Collection entries:
--- Start ---

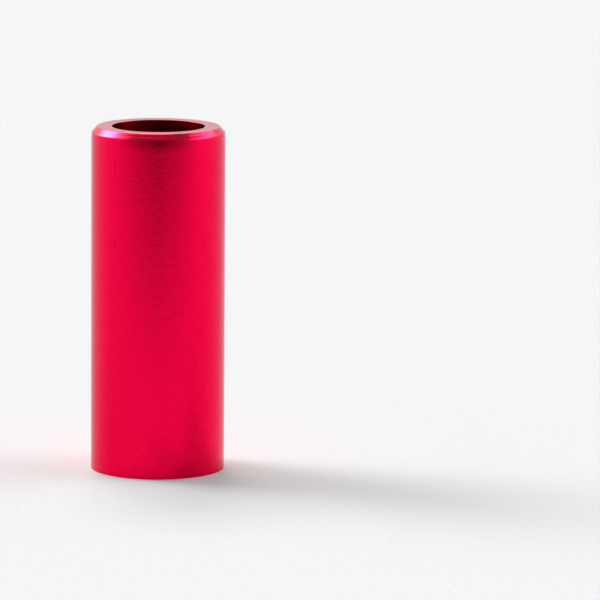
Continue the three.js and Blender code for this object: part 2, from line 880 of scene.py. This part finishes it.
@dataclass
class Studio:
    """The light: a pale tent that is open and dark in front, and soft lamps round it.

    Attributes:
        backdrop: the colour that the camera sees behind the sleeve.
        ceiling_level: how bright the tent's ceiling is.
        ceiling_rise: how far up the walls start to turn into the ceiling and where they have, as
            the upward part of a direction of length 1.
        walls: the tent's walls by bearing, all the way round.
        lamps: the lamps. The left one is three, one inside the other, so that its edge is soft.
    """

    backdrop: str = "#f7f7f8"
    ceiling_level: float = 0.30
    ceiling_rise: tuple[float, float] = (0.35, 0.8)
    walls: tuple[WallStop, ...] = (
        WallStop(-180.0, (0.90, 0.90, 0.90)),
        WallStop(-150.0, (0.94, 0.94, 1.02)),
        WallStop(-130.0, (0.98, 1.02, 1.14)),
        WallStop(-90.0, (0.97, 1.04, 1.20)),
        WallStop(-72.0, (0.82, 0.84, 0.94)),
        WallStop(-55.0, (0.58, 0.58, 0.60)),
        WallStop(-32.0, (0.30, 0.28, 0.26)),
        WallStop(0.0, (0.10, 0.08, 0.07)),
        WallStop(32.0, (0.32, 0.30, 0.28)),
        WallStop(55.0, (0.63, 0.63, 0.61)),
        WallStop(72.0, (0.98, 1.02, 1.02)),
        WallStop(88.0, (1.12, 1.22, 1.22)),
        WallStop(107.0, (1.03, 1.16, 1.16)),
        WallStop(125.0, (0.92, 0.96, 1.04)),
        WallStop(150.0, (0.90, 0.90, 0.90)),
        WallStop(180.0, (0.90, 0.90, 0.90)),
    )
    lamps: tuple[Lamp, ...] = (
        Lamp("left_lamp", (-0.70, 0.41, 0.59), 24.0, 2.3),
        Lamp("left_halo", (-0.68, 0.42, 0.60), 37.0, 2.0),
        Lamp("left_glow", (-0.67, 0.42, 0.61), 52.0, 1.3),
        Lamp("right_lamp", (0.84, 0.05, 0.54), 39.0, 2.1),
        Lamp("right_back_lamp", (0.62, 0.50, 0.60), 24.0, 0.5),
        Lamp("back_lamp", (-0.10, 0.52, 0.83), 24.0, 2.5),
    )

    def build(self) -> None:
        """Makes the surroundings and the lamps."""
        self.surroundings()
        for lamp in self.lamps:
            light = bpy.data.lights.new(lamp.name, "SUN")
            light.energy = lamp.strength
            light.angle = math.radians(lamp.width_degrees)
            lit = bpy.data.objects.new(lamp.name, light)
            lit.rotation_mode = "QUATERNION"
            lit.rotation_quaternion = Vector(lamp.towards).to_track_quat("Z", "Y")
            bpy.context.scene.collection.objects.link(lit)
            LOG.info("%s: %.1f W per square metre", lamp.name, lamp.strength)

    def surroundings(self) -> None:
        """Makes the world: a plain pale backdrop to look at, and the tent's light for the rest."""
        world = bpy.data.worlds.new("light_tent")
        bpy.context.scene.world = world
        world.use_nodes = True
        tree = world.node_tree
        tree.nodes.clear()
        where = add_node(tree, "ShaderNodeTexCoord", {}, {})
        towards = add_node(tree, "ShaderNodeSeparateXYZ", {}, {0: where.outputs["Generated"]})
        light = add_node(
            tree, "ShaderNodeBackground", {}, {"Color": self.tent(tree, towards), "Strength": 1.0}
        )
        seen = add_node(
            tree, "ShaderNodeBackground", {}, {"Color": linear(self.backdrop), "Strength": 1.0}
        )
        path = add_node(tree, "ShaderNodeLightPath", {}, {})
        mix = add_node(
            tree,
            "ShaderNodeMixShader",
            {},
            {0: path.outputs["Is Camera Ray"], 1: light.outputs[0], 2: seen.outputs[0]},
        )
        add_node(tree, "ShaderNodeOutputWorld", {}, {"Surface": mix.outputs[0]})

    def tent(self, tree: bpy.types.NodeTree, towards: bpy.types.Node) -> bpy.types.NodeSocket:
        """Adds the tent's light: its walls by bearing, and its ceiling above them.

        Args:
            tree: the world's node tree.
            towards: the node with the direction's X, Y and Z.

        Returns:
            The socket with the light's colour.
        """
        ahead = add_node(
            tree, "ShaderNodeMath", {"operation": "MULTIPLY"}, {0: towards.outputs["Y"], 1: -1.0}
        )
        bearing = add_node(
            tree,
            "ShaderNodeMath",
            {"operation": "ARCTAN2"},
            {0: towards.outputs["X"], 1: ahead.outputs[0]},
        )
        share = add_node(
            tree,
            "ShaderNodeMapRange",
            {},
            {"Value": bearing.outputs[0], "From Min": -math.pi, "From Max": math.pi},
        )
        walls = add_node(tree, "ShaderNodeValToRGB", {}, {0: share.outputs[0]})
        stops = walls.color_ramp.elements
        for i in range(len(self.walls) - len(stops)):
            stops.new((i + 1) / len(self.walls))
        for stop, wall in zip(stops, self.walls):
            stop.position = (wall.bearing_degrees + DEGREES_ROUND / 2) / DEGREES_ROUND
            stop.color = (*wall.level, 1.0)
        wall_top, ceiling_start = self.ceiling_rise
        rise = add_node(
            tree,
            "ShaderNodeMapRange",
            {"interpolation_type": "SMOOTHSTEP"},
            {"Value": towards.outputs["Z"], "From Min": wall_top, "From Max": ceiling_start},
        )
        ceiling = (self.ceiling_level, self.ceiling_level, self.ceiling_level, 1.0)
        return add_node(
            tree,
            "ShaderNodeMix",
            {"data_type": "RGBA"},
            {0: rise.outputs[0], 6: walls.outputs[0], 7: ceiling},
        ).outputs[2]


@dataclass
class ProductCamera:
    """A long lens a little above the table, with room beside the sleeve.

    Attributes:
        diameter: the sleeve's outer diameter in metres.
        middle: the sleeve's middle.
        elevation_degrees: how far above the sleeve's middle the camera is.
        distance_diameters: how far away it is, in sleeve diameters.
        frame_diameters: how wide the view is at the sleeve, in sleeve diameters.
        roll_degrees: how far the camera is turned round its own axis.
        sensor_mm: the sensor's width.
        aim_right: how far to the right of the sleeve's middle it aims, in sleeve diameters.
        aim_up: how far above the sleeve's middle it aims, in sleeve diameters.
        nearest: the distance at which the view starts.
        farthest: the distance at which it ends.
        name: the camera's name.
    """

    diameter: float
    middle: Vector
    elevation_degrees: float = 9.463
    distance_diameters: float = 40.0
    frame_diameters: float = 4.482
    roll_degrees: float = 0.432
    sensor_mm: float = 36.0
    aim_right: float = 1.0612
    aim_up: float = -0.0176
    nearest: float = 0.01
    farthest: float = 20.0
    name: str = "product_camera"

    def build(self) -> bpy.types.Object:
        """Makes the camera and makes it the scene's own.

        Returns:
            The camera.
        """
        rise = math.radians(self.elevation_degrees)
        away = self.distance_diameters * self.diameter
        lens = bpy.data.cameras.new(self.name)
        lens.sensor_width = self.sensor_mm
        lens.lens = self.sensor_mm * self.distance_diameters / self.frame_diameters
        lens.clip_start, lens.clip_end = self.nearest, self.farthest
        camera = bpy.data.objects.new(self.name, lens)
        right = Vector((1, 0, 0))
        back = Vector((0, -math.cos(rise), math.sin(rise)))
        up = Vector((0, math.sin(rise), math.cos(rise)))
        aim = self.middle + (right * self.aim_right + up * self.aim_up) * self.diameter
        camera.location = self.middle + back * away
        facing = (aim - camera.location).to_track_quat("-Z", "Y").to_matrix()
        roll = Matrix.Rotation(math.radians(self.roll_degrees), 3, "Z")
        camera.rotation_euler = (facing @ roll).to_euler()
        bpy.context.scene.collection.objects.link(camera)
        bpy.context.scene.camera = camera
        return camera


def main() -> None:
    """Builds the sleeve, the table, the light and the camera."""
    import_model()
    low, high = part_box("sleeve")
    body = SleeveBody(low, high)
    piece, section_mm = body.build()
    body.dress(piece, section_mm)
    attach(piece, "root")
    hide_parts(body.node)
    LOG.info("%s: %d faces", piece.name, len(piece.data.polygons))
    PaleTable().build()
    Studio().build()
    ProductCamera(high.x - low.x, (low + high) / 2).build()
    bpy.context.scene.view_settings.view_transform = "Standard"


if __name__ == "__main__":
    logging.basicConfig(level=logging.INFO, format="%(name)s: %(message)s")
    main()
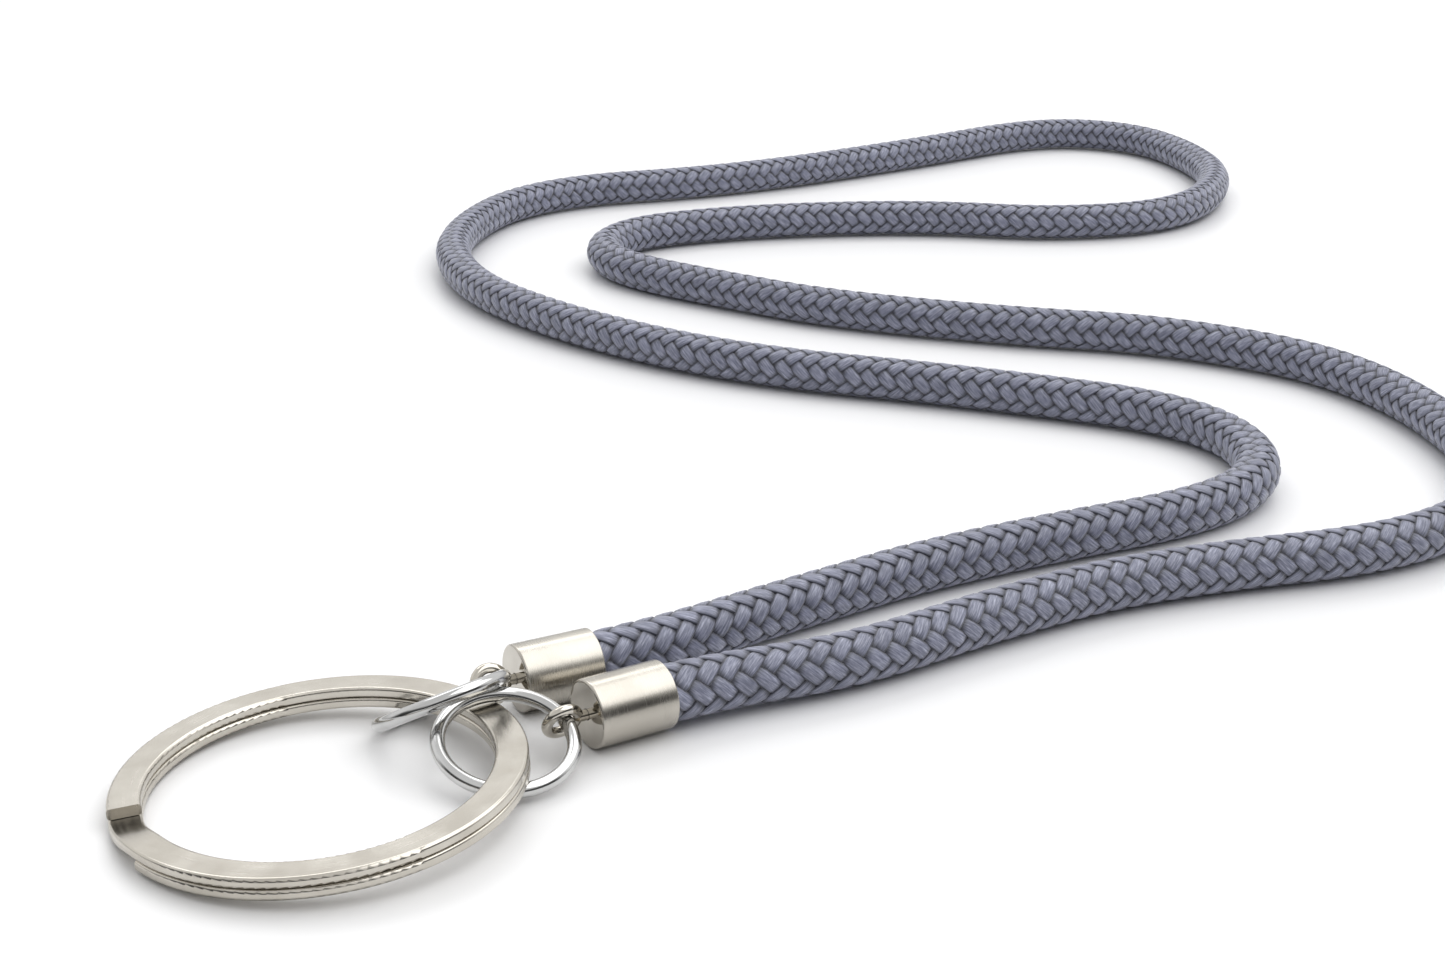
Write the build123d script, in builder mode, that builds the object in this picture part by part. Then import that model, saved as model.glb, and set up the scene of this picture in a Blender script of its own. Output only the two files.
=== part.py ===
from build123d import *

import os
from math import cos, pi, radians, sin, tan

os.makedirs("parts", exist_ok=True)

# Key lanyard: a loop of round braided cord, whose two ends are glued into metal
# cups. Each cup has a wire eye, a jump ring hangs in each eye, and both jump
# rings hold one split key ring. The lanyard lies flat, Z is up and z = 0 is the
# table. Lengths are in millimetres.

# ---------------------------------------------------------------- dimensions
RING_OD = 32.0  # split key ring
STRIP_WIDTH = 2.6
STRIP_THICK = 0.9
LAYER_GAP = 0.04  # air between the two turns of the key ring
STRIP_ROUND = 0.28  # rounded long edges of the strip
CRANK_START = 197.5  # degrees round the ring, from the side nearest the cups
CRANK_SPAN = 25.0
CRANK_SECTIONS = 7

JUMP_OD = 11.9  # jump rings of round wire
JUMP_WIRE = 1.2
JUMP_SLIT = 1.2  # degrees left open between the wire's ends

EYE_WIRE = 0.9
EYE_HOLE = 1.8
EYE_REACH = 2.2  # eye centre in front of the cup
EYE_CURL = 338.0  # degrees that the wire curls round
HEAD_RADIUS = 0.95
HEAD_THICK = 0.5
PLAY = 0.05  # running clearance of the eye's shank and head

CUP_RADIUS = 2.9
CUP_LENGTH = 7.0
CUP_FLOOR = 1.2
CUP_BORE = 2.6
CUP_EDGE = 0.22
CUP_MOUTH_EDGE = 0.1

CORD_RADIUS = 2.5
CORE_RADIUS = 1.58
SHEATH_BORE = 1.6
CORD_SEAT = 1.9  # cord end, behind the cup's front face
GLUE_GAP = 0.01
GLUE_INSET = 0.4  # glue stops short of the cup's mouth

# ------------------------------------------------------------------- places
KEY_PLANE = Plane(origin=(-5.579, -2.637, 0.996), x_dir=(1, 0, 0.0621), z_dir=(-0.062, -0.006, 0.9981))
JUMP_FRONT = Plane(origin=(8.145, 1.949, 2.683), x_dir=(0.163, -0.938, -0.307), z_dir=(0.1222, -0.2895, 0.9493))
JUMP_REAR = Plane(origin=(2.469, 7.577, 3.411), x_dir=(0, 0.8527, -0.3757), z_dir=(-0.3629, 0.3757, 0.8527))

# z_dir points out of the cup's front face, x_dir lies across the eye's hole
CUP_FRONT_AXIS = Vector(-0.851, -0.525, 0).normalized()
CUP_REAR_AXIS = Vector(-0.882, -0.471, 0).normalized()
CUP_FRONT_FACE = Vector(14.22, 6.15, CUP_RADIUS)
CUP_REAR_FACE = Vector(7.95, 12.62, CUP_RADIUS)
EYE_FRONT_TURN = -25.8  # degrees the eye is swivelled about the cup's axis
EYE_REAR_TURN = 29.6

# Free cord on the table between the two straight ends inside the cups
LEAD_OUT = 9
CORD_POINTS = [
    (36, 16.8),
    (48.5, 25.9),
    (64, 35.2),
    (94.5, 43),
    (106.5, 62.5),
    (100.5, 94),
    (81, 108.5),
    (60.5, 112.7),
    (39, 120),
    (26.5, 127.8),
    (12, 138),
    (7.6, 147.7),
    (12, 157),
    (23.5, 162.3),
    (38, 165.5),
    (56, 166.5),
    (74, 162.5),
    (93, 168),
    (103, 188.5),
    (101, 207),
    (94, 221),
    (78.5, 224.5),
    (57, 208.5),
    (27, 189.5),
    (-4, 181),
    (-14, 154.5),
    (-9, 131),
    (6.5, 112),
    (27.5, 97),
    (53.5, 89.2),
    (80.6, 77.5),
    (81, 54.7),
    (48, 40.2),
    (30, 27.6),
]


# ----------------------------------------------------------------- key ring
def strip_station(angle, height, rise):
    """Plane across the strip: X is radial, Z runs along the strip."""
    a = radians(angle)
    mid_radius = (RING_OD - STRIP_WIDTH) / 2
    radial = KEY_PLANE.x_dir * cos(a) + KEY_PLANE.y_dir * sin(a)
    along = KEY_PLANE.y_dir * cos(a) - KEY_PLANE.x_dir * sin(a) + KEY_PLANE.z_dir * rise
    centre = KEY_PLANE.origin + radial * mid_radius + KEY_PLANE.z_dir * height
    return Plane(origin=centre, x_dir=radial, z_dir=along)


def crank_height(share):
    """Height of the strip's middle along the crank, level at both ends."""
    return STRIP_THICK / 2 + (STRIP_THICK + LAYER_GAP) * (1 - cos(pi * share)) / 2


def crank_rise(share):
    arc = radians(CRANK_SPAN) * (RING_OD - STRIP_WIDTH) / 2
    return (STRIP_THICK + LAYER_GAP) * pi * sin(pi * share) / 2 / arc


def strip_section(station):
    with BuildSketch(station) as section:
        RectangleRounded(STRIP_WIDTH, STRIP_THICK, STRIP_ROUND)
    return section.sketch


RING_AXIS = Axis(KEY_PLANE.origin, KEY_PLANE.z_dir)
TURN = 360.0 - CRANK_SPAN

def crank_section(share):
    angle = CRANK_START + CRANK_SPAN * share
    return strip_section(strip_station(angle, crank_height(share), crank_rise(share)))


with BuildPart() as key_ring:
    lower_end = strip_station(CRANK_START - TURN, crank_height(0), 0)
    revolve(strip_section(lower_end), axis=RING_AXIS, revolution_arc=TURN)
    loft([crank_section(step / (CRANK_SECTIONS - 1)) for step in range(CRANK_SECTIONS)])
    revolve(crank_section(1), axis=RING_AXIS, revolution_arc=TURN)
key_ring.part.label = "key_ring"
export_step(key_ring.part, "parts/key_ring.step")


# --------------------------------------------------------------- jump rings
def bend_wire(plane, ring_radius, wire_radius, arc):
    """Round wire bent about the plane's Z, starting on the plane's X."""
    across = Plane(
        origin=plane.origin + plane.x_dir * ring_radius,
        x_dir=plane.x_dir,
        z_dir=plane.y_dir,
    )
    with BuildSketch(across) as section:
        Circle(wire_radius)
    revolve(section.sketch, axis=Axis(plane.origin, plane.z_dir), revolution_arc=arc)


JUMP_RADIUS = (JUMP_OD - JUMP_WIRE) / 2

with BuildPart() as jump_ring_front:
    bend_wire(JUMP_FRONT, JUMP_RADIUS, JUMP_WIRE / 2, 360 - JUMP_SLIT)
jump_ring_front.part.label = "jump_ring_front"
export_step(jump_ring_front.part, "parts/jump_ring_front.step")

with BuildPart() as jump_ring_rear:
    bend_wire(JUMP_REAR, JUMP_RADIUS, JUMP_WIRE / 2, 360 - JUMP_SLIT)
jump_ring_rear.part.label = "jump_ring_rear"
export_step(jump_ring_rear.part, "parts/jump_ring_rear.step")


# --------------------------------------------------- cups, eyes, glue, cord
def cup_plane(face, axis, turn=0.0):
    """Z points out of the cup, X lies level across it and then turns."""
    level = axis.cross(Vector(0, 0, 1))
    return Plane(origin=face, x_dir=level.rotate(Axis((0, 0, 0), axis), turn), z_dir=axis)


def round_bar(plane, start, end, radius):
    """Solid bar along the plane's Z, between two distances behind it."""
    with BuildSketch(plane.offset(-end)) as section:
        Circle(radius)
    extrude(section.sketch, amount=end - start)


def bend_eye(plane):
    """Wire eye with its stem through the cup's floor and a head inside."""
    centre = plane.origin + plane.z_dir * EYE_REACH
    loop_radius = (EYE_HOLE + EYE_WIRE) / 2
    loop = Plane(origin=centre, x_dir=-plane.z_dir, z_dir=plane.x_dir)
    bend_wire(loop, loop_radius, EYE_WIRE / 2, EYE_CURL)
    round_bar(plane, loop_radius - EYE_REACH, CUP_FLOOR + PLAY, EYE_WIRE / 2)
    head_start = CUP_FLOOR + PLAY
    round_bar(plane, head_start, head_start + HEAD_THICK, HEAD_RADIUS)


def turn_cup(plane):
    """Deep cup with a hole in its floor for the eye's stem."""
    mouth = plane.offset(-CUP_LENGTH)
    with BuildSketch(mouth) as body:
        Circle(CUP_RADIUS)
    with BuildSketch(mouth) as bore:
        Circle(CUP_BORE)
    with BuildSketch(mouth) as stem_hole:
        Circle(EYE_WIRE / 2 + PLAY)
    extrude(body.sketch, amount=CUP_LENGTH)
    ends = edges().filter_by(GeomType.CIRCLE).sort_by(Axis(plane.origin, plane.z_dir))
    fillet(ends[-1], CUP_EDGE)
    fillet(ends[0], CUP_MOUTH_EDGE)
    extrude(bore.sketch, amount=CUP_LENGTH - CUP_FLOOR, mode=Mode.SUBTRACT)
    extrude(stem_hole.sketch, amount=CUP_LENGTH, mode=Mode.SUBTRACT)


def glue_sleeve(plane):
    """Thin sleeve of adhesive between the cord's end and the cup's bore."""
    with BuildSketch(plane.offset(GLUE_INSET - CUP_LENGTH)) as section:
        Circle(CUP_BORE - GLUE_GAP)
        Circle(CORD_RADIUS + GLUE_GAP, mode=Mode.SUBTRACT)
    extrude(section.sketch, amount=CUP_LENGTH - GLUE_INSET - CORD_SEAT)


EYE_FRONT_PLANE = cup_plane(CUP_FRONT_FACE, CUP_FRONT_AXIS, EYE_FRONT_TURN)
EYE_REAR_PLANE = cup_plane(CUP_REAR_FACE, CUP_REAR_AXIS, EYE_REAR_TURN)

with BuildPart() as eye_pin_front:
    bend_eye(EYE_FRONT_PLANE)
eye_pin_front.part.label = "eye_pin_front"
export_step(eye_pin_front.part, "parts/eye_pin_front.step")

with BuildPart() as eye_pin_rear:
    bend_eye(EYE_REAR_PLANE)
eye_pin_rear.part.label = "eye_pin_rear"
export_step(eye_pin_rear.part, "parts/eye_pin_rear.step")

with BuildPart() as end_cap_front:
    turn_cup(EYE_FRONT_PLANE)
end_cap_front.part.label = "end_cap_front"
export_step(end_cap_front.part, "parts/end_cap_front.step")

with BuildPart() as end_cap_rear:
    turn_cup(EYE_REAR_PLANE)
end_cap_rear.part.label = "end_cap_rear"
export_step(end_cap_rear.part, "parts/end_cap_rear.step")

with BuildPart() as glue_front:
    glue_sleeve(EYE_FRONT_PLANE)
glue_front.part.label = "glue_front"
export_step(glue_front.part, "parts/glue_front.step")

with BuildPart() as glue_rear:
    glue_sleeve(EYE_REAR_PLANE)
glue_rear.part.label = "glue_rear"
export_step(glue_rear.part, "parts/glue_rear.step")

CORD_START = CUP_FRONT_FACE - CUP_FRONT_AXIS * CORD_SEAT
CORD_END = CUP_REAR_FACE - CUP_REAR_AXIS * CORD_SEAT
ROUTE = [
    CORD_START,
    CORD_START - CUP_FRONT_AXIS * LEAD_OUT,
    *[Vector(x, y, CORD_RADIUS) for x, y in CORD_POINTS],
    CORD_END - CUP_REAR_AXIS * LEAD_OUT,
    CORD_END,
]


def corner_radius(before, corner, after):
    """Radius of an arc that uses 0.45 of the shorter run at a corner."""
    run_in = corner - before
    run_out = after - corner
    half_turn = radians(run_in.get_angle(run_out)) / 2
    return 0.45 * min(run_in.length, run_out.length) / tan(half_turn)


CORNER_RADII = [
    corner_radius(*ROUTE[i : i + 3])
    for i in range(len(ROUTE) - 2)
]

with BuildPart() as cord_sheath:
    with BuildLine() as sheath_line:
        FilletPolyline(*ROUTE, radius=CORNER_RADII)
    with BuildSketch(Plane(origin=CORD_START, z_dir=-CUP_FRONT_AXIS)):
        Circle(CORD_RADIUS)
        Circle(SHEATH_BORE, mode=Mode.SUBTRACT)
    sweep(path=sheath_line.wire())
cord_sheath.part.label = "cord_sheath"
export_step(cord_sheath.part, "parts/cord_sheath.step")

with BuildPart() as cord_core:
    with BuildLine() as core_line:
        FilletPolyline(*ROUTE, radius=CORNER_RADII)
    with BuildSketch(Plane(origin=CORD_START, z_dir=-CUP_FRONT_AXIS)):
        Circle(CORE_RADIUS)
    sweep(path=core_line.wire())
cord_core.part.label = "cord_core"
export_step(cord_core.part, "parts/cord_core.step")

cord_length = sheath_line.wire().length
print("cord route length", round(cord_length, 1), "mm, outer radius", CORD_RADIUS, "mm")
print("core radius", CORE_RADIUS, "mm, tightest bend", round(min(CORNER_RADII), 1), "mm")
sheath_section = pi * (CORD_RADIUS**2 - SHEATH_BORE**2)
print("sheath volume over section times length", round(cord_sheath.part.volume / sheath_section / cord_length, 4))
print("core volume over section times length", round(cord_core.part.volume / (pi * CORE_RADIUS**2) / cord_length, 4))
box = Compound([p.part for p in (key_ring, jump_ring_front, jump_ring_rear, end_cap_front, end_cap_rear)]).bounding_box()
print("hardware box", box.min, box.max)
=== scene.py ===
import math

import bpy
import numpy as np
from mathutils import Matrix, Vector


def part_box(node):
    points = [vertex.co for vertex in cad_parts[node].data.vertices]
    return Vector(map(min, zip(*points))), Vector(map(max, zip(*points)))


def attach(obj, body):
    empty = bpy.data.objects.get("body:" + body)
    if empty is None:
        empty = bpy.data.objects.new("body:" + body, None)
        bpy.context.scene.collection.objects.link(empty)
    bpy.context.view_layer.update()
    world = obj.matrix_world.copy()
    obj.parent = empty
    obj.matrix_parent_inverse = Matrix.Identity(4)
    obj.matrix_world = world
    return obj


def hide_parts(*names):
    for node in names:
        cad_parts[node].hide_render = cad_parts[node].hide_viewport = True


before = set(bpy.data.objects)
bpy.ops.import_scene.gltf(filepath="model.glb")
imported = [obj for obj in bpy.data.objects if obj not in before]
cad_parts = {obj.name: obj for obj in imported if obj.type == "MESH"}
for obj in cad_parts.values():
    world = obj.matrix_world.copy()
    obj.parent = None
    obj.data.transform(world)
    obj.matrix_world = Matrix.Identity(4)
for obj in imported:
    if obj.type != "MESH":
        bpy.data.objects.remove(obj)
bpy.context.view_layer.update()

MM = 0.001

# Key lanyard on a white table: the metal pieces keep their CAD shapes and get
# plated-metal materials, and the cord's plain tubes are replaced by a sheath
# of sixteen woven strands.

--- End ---

From the listing above, output exactly the run of lines that starts with the line containing "cord_length = sheath_line.wire().length" and ends with the line containing "bpy.data.objects.remove(obj)".

| Reply to the task |
cord_length = sheath_line.wire().length
print("cord route length", round(cord_length, 1), "mm, outer radius", CORD_RADIUS, "mm")
print("core radius", CORE_RADIUS, "mm, tightest bend", round(min(CORNER_RADII), 1), "mm")
sheath_section = pi * (CORD_RADIUS**2 - SHEATH_BORE**2)
print("sheath volume over section times length", round(cord_sheath.part.volume / sheath_section / cord_length, 4))
print("core volume over section times length", round(cord_core.part.volume / (pi * CORE_RADIUS**2) / cord_length, 4))
box = Compound([p.part for p in (key_ring, jump_ring_front, jump_ring_rear, end_cap_front, end_cap_rear)]).bounding_box()
print("hardware box", box.min, box.max)
=== scene.py ===
import math

import bpy
import numpy as np
from mathutils import Matrix, Vector


def part_box(node):
    points = [vertex.co for vertex in cad_parts[node].data.vertices]
    return Vector(map(min, zip(*points))), Vector(map(max, zip(*points)))


def attach(obj, body):
    empty = bpy.data.objects.get("body:" + body)
    if empty is None:
        empty = bpy.data.objects.new("body:" + body, None)
        bpy.context.scene.collection.objects.link(empty)
    bpy.context.view_layer.update()
    world = obj.matrix_world.copy()
    obj.parent = empty
    obj.matrix_parent_inverse = Matrix.Identity(4)
    obj.matrix_world = world
    return obj


def hide_parts(*names):
    for node in names:
        cad_parts[node].hide_render = cad_parts[node].hide_viewport = True


before = set(bpy.data.objects)
bpy.ops.import_scene.gltf(filepath="model.glb")
imported = [obj for obj in bpy.data.objects if obj not in before]
cad_parts = {obj.name: obj for obj in imported if obj.type == "MESH"}
for obj in cad_parts.values():
    world = obj.matrix_world.copy()
    obj.parent = None
    obj.data.transform(world)
    obj.matrix_world = Matrix.Identity(4)
for obj in imported:
    if obj.type != "MESH":
        bpy.data.objects.remove(obj)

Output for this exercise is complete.